Czytając ją doszłam do wniosku, jakby cała historia nie została
jeszcze zakończona. Może właśnie autorka zrobiła to celowo, by w
przyszłości napisać dalszy ciąg. Niestety nie dowiemy się tego.
Ja sama byłam zaskoczona, gdy szukając informacji o autorce
dowiedziałam się, że ona już nie żyje. Zostaje więc nam nasza
fantazja i pomysły na to co mogłoby się wydarzyć w kontynuacji
powieści.
„Chichot losu” to fajna książka
dla kobiet w różnym wieku. Nie jest to jakieś typowe romansidło,
ale też nie powieść z górnej półki. Taka lektura na miłe
spędzenie czasu z książką. Polecam.
Jeszcze raz dziękuję za możliwość przeczytania książki organizatorkom akcji Włóczykijka i przepraszam za przetrzymanie książki.

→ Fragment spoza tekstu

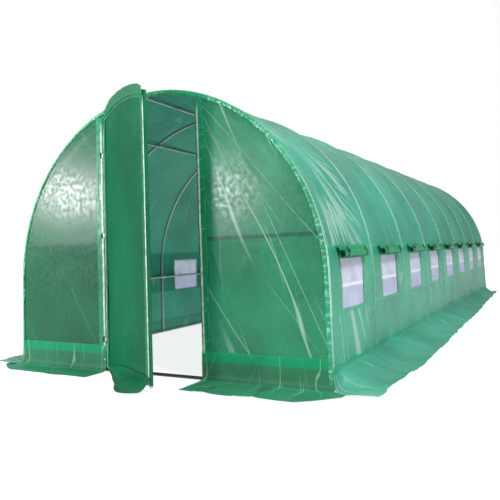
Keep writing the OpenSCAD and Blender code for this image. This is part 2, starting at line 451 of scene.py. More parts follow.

Mnie z kolei rozczarowala ta ksiazka. Przeczytalam z szybkoscia blyskawicy i natychmiast zapomnialam. Czytajac ksiazke chce wierzyc autorowi, a tutaj jakos nie moglam, czulam sie nabijana w butelke, historie mnie nie przekonaly niestety.
OdpowiedzUsuńNie oglądałam serialu, może się skuszę na książkę, ale za jakiś czas ... na razie odpuszczę.